Well, I warned you that would be a lot of words, and it was.

5th Edition has done a good job for learning to hammer out niches for each of the codices to sit in comfortably without overtly stepping on each other's toes and without unbalancing the game or gameplay, which I think is good. Tyranids, however, found their nook a little bit too dusty and ill-fit for me to really end up happy with where they are. Is the codex an abomination and worthless? No. Is this little rant of mine to vent my fury at their unusability? No, not at all; indeed, for casual players the book will be entirely viable, if a lot more cramped than the other books of this era of design. What I'm aiming for here is a goal for the next book and something for GW (by some miracle, or more likely the players) to think about with the codex and its descendants. It's not just enough to say "there are problems," we want to understand what those problems are, why they occurred and how they can be avoided in the future.
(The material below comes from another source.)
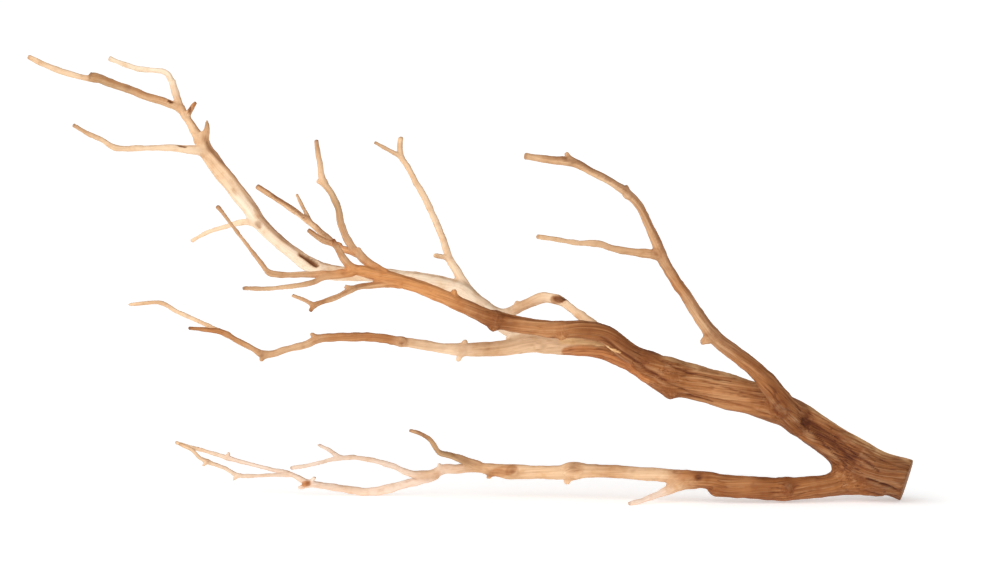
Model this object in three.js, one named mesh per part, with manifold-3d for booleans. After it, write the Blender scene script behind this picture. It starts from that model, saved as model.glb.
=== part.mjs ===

GW really needs to hammer out what it is that Tyranids are supposed to do in the overall environment of the game and what sort of role they are to play; they need to give them unique mechanics and units, because of all the armies in 40K, Tyranids are perhaps the most flexible in terms of "Well, the fluff says this and this and this." Yeah, well, guess what, Tyranids mutated, now it isn't like that anymore. They're an infinitely maellable meta-organism that lives by adapting, they need to take advantage of that.

Comments (132)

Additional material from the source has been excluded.